Angkor Vat a fait partie d’une ville tentaculaire aussi vaste que Londres, constituant le cœur d’un empire qui duré du 9e au 15e siècle, du sud du Vietnam au Laos et du Mékong à l’est du Myanmar. Environ 1 500 ans après J.-C., la capitale khmère a été abandonnée vraisemblablement à la suite d’importantes inondations et de longues sécheresses. Ses temples, ses bâtiments et son système d'irrigation complexe ont été engloutis par la forêt, restant enfouis jusqu’à leur redécouverte en 1860.

Au début des années 90, le site était en grand danger : de nombreux temples menaçaient de s’effondrer et plusieurs d’entre eux ont été pillés. Le travail de conservation à Angkor avait été rendu impossible par le début de la guerre civile, la montée du régime des Khmers rouges et les troubles civils qu’il a engendrés.

L’inscription d’Angkor Vat sur la Liste du patrimoine mondial de l’UNESCO en 1992 a marqué une étape importante dans la reconstruction du pays après des années de conflit. L’objectif de la conservation des temples sous l’égide de l’UNESCO était d’accompagner la reconstruction et la réconciliation nationales. L’action du Comité International de Coordination (lien externe) (CIC-Angkor) pour la sauvegarde et le développement de ce site culturel exceptionnel illustre parfaitement la solidarité internationale et constitue l’un des succès les plus retentissants de l’UNESCO sur le front du patrimoine. Trente pays et un groupe d’experts sélectionnés pour l’occasion, affectés aux projets de science, de restauration et de conservation ont été réunis autour d’une approche novatrice alliant étroitement les opérations de conservation aux efforts de développement durable.

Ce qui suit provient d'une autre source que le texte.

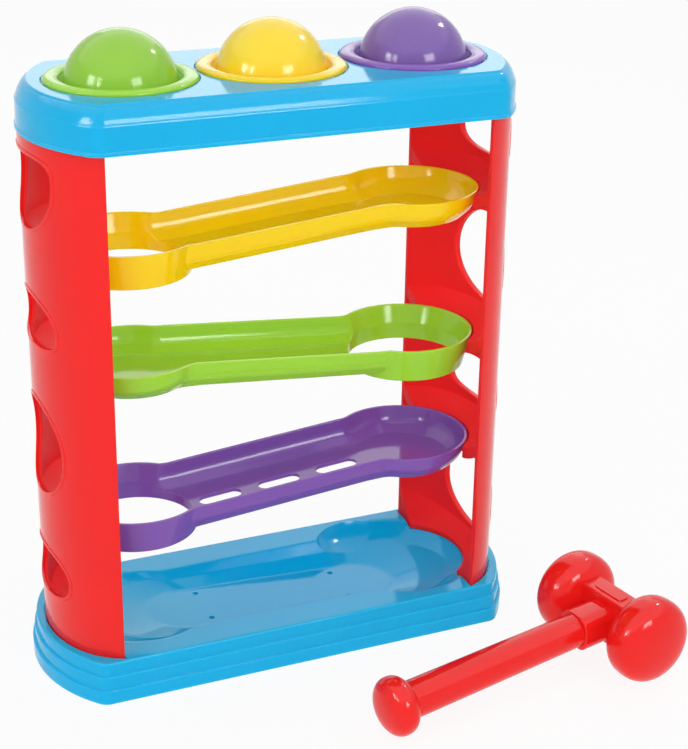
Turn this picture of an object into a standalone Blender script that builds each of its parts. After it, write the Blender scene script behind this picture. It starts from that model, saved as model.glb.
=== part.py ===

Ainsi, en 25 ans, Angkor s’est transformée en laboratoire vivant démontrant le potentiel du tourisme et de l’artisanat durables, en mobilisant les communautés locales autour de la cohésion sociale dans 112 villages. Aujourd’hui, ce site gigantesque fait vivre 700 000 habitants et attire quelque cinq millions de touristes dont l’afflux doit être géré chaque année. Les autorités du parc dirigent une série de projets destinés à améliorer la vie des populations à travers la mise en place d’un tourisme durable respectueux des sensibilités locales. Le retrait du site de la Liste du patrimoine en péril de l’UNESCO, tout juste quatorze en après son inscription, témoigne du mérite du peuple cambodgien.

Le succès d’un projet d’une telle envergure, dans un pays sortant d’un conflit de plus de vingt ans en 1992, démontre le potentiel de la Convention du patrimoine mondial et de la solidarité internationale portées par l’UNESCO.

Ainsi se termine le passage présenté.